そして臼倉は、検疫関連の手続きに必要なものを洗い出す一方、成田空港内でのコールドチェーンを維持するためのシミュレーションも行っていた。
「できるだけ手続きや検査を早く終わらせ、航空機から倉庫、倉庫からトラックと移動させるフローの中で、穴はないか? もっと時間を短縮するための工夫はないか? などを検証していきました」(臼倉)
こうして、一連の物流フローが構築され、最初の輸入から数カ月は、何のトラブルもなく順調に進んだのだった。
「スタートは順調でした。でもそれは冬場だったからなのです」と青山は語る。
通常、航空機が成田空港に到着してから倉庫に搬入されるまでは2時間弱かかる。更には、倉庫内で到着した全ての貨物と事前に輸出国で発行されたリストとを付け合せて、確認が取れて、やっと倉庫内の冷蔵庫に移動され保管される。
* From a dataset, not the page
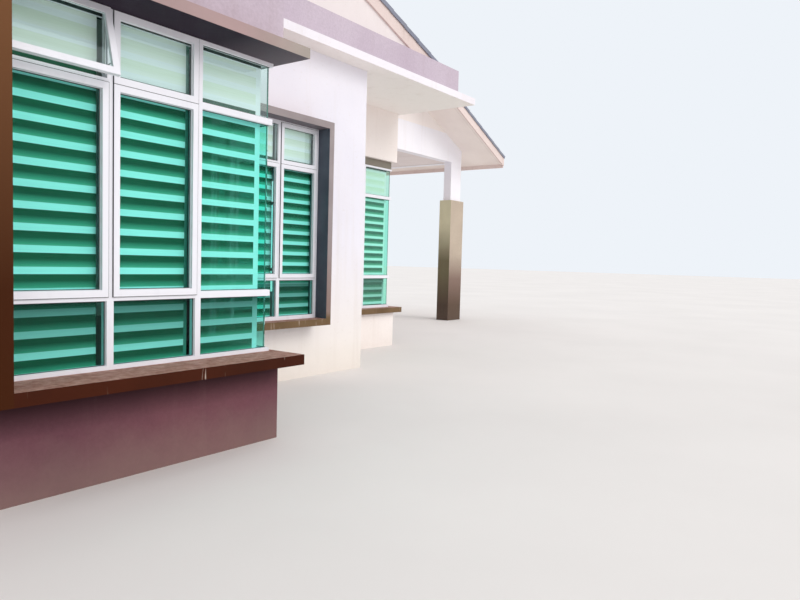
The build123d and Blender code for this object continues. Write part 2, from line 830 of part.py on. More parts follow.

夏場だと、その作業の間は30度以上の外気にさらされることになる。つまり、コールドチェーンを維持できなくなるのだ。
「もちろん予測はしていました。貨物が着いた当日は、電話で何度も『早くしてくれ』と連絡を入れます。ただ実際の仕事となると、現場に指示しているだけではダメなんです。空港内での手続きの場に立ち会ったり、倉庫での作業を見守ったりと、実際に自分が現場に行くことが重要になります。結構、そういったヒューマンタッチでのネゴシエーションが必要なのです」(臼倉)
さらに検疫検査のチェックが遅くなったり、航空機の到着が遅れたり、その上それが土日を挟むとなると、どんどんお客様への配送時間が遅れてしまう。
「金曜日に届く便が多いのです。そこで検疫機関にはあらかじめ事情を話して、何とかその日中に全ての検査や手続きを終えてもらうといった交渉を行うこともあります」と及川は語る。
「荷受側の成田での一連の作業をスムーズに行うのが私たちのミッションです。やれることは全て手を打ちます。もちろん臼倉などの若手にはどんどん現場に行かせて指示を出させます。物流の本当の現場はそこにあると思うからです」(及川)
「カスタマーサービスが、現場でどのような苦労をしてくれているのかは、私にはわかります。なぜなら私も6年間、そこで仕事をしていたからです」と語るのは青山。
「プロとしてあうんの呼吸で対応してくれるという信頼感。私たちの仕事は一人で完結することはできません。社内が連携し初めて成立するのです。私はこのチームの一体感のようなものがとても好きです」
青山も臼倉と一緒に倉庫や冷蔵庫内の貨物を確認することもあると言う。営業もカスタマーサービスも、貨物を確実に運び届けるという目的は同じなのだ。何かクリティカルなことが起こっても、常に連携してベストな対応を行う。たとえそれが凍えるような現場でも、汗まみれの重労働が待っていようとも、時に厳しい交渉であろうとも。